— Description of the task —
Gather the lines from the material that contain "object".

— Listed entries —
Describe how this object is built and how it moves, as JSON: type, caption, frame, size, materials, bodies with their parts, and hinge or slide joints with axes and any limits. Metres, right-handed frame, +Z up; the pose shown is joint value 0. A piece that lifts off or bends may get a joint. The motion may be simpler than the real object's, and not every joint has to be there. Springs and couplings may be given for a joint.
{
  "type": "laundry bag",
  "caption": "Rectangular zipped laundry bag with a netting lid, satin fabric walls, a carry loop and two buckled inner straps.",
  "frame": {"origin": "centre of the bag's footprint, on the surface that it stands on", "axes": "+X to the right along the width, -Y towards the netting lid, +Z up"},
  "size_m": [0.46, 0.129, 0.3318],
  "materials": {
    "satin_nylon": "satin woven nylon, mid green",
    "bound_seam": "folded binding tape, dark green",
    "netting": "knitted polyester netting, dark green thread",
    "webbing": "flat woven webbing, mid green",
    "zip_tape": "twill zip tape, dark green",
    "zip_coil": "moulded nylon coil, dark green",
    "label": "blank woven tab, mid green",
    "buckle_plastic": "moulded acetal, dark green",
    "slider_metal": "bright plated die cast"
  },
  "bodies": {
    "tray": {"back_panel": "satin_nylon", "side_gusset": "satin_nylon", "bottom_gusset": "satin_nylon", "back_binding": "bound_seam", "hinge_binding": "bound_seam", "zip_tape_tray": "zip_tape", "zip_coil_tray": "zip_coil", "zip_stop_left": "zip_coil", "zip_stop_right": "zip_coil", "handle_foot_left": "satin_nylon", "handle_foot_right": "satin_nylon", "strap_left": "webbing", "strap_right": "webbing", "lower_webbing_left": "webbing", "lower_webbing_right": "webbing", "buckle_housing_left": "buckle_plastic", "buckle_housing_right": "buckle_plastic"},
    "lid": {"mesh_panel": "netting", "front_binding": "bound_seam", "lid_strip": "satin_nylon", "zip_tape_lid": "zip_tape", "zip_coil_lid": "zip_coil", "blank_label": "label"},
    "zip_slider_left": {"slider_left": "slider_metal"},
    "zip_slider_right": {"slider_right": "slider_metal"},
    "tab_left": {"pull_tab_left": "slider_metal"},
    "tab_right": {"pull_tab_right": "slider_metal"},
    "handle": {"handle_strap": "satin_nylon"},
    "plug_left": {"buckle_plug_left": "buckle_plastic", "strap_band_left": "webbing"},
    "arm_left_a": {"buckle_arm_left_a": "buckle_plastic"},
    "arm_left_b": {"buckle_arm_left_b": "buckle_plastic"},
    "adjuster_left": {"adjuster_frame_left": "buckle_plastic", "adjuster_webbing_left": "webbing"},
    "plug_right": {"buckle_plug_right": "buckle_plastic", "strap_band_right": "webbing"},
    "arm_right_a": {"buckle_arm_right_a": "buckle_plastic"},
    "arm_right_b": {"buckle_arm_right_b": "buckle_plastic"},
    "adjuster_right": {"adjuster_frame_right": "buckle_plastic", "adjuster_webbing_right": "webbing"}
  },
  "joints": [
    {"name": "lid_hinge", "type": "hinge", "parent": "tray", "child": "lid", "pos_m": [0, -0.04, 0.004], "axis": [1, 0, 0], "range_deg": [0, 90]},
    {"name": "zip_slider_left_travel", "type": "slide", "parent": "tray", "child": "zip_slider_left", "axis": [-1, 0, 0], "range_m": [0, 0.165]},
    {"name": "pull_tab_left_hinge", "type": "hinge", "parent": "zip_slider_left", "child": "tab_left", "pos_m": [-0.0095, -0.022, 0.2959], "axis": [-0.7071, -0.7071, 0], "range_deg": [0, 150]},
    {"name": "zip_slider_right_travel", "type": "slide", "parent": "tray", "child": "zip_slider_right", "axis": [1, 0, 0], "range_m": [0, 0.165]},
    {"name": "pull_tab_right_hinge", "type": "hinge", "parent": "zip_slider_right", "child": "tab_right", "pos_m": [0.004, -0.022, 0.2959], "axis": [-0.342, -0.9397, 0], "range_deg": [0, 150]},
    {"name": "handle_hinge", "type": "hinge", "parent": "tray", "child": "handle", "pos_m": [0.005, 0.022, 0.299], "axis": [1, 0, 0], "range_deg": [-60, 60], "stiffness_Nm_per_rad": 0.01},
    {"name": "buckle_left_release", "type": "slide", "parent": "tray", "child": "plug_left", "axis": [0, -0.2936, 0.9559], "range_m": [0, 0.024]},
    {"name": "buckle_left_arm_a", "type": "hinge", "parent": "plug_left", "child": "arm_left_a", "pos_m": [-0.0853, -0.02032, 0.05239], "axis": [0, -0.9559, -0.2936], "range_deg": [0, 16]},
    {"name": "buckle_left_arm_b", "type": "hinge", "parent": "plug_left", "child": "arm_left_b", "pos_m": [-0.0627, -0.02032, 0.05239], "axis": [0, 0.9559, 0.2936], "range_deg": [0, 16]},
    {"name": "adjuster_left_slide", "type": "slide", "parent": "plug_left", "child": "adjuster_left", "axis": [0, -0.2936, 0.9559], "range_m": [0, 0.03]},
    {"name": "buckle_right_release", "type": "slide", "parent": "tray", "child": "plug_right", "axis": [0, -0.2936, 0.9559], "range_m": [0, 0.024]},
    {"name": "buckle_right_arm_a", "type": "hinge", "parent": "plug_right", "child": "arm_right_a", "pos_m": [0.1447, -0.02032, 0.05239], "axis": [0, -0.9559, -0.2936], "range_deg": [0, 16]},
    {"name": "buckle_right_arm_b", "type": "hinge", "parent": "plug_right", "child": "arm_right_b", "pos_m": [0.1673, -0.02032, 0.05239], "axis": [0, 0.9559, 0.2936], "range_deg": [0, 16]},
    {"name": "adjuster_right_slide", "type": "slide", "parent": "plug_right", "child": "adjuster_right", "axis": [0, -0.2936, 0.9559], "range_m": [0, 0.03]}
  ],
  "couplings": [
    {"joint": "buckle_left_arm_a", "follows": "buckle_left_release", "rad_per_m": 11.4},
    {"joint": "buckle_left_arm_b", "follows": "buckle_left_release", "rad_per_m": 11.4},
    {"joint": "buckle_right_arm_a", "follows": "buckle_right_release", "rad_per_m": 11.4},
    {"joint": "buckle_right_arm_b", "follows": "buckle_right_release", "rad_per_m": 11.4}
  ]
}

==

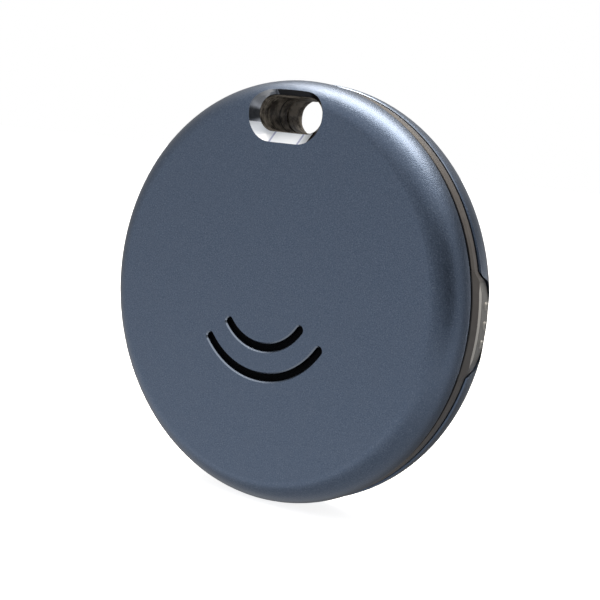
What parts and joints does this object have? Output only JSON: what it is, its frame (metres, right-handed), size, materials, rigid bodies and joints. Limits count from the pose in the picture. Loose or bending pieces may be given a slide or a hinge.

— Solution for this problem —
Describe how this object is built and how it moves, as JSON: type, caption, frame, size, materials, bodies with their parts, and hinge or slide joints with axes and any limits. Metres, right-handed frame, +Z up; the pose shown is joint value 0. A piece that lifts off or bends may get a joint. The motion may be simpler than the real object's, and not every joint has to be there. Springs and couplings may be given for a joint.
What parts and joints does this object have? Output only JSON: what it is, its frame (metres, right-handed), size, materials, rigid bodies and joints. Limits count from the pose in the picture. Loose or bending pieces may be given a slide or a hinge.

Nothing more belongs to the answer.